··· DATA BLOCK ···

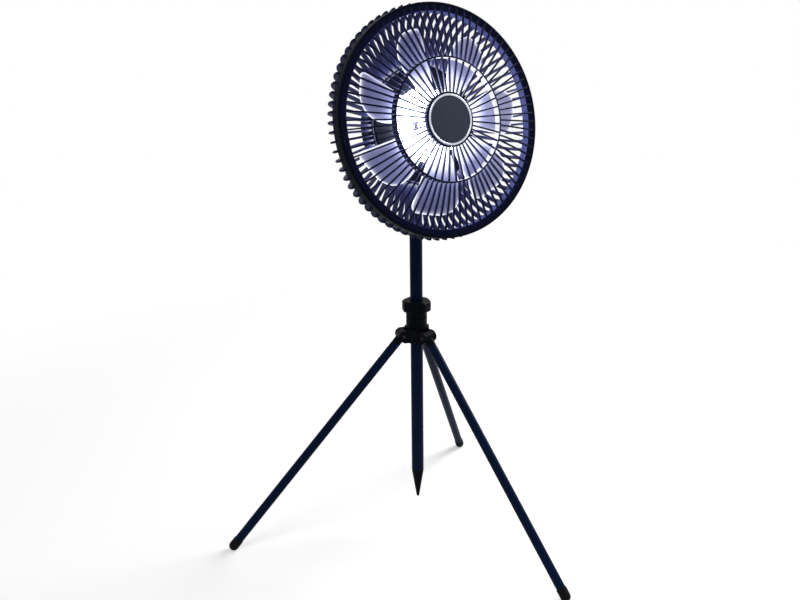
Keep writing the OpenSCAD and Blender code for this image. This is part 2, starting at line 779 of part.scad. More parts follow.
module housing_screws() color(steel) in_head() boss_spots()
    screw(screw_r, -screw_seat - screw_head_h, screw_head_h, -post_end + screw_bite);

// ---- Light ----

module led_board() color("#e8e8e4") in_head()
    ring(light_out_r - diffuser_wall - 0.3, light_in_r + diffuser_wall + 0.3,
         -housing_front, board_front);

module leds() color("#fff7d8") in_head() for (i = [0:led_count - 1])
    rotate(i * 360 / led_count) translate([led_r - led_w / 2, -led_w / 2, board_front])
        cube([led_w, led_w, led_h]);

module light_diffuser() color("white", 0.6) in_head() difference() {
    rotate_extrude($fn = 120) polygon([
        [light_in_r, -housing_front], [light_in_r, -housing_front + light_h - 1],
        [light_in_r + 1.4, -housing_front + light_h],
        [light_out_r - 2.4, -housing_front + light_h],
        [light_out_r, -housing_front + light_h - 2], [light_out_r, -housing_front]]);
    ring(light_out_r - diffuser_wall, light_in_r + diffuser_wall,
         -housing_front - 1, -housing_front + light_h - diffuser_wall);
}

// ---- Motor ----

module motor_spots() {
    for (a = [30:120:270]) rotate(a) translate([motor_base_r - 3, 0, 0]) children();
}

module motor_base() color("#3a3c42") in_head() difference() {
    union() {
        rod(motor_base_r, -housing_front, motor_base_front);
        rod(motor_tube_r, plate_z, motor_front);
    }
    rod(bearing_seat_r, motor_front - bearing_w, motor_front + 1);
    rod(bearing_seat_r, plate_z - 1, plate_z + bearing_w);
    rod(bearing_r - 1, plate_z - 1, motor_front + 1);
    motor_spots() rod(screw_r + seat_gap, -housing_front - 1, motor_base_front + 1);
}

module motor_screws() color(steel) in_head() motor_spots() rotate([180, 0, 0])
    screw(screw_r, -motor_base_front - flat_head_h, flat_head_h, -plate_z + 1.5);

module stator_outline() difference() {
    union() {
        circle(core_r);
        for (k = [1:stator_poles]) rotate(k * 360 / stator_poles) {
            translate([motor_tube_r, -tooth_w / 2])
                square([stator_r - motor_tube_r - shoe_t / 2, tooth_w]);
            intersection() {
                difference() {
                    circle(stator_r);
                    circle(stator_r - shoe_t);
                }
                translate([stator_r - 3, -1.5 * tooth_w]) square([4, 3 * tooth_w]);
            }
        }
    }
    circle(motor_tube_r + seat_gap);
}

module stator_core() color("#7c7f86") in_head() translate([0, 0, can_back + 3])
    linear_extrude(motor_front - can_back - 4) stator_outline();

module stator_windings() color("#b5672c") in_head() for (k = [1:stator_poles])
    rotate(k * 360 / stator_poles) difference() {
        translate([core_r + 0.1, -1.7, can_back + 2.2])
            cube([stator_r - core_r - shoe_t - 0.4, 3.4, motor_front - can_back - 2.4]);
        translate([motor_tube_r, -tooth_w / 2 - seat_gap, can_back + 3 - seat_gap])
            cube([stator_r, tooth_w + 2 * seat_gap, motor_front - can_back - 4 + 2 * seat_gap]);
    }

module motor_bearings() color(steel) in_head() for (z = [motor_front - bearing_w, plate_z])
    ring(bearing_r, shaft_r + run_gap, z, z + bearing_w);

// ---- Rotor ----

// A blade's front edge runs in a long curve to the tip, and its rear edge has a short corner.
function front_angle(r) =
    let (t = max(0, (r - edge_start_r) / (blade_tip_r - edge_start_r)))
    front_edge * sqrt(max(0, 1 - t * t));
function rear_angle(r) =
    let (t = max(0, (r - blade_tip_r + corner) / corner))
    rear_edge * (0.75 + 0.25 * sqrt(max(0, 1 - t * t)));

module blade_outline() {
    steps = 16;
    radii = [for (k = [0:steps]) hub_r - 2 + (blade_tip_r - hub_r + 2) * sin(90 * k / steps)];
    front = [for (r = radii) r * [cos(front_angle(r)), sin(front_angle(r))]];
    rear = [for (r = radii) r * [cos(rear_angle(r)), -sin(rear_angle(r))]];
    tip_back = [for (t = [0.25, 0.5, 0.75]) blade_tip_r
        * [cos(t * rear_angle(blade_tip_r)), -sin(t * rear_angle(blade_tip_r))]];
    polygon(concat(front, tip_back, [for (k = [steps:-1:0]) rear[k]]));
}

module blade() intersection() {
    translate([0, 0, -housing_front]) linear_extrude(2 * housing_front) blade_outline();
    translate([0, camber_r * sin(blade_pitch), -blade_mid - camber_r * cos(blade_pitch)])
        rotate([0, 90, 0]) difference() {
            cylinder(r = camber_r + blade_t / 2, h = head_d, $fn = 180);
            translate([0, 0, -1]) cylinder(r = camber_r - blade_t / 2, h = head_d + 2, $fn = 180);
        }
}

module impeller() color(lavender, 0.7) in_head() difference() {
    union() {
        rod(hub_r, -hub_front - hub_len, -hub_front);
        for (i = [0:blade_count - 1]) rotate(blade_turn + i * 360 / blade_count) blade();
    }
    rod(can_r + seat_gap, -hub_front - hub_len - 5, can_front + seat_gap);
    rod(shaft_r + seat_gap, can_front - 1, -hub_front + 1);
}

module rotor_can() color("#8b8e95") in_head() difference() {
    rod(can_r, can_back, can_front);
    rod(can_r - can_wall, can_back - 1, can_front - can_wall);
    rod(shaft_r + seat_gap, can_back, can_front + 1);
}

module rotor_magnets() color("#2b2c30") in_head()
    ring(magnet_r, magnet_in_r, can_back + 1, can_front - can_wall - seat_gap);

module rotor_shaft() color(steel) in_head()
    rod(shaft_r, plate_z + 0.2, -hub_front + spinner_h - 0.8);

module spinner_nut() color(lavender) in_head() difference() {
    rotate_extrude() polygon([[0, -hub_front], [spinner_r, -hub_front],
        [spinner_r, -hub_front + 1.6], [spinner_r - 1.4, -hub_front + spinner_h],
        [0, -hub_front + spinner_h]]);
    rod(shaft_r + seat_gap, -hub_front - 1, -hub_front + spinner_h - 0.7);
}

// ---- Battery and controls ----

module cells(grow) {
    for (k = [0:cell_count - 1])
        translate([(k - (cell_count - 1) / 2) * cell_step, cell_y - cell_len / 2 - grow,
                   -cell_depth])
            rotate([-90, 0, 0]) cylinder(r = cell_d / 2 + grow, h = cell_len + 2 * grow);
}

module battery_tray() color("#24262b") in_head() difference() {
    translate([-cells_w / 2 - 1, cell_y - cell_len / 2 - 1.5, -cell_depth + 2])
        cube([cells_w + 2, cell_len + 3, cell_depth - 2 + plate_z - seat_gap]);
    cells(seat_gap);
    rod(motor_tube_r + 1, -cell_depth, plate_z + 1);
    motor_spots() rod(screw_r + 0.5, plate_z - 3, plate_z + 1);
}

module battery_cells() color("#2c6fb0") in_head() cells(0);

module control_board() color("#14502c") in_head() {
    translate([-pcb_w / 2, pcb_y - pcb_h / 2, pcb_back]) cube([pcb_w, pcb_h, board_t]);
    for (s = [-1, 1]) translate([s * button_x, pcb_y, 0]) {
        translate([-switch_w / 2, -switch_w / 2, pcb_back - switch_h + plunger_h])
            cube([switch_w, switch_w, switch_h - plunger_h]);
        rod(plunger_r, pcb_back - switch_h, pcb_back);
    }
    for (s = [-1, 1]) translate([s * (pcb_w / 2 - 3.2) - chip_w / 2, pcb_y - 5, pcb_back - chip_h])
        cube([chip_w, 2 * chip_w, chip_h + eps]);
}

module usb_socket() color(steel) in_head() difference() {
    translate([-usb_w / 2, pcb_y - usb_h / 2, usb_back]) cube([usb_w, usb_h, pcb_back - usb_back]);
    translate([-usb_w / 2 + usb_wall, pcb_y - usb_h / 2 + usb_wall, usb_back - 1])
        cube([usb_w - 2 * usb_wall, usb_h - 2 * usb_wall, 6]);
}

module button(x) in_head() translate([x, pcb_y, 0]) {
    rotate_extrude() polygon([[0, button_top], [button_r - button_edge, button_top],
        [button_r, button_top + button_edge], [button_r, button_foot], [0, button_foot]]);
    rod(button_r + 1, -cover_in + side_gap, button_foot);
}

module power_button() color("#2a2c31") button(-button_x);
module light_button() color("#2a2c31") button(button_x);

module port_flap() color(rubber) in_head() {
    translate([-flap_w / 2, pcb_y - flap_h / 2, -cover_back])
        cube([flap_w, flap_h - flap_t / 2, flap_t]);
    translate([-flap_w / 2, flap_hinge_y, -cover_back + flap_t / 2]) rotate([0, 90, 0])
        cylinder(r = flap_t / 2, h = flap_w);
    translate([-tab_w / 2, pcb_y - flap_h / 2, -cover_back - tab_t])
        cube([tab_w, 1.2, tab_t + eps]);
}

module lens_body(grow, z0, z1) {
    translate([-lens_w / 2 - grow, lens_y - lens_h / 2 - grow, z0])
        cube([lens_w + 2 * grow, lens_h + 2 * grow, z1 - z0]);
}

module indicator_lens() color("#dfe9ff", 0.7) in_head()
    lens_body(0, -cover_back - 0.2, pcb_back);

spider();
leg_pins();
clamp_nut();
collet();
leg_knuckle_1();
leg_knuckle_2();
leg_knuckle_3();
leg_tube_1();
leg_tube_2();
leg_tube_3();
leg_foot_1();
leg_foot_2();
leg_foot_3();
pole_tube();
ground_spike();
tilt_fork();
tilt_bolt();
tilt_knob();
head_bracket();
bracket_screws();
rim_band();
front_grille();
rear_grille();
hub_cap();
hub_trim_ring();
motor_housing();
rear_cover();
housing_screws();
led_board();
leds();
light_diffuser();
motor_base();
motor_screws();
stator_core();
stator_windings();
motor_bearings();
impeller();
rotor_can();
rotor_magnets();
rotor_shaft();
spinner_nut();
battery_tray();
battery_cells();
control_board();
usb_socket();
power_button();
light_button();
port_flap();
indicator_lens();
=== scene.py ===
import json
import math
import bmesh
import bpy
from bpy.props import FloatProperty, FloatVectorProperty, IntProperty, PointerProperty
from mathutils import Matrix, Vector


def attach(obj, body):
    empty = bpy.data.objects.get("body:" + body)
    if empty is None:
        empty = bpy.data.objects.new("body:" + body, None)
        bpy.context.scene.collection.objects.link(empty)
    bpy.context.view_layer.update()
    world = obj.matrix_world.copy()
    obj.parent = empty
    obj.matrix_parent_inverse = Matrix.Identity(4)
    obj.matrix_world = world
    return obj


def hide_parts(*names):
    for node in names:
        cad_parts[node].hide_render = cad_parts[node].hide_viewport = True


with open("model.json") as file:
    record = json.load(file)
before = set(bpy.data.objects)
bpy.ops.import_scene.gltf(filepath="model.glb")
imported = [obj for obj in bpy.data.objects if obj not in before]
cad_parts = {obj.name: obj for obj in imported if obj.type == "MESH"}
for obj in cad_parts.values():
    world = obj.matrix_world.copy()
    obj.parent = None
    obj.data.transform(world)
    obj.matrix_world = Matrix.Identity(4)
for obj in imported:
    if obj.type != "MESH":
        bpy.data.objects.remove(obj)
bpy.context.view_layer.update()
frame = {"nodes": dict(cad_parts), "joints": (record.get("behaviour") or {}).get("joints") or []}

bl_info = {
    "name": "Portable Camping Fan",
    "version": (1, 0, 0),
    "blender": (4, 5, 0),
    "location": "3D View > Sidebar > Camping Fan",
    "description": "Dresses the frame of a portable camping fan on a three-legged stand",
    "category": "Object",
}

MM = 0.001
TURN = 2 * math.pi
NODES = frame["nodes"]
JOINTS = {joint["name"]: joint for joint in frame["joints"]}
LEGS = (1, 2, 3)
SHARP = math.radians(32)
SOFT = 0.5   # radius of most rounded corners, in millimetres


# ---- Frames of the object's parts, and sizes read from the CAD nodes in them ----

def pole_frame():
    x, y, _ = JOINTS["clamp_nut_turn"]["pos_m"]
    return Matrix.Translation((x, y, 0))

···

WRITTEN PROBLEM -
Return the lines above precisely as they appear, beginning at the first line and ending at the line with "cube([led_w, led_w, led_h]);", and nothing after it.

THE RESPONSE -
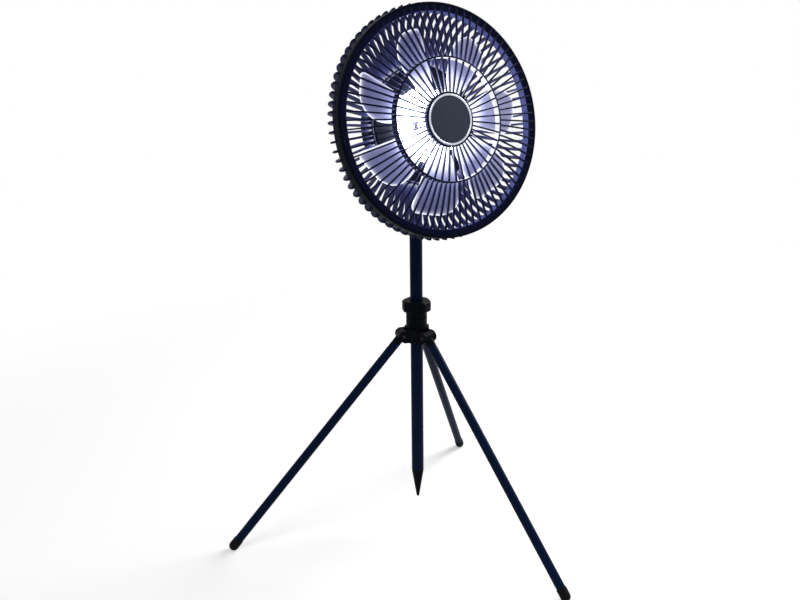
Keep writing the OpenSCAD and Blender code for this image. This is part 2, starting at line 779 of part.scad. More parts follow.
module housing_screws() color(steel) in_head() boss_spots()
    screw(screw_r, -screw_seat - screw_head_h, screw_head_h, -post_end + screw_bite);

// ---- Light ----

module led_board() color("#e8e8e4") in_head()
    ring(light_out_r - diffuser_wall - 0.3, light_in_r + diffuser_wall + 0.3,
         -housing_front, board_front);

module leds() color("#fff7d8") in_head() for (i = [0:led_count - 1])
    rotate(i * 360 / led_count) translate([led_r - led_w / 2, -led_w / 2, board_front])
        cube([led_w, led_w, led_h]);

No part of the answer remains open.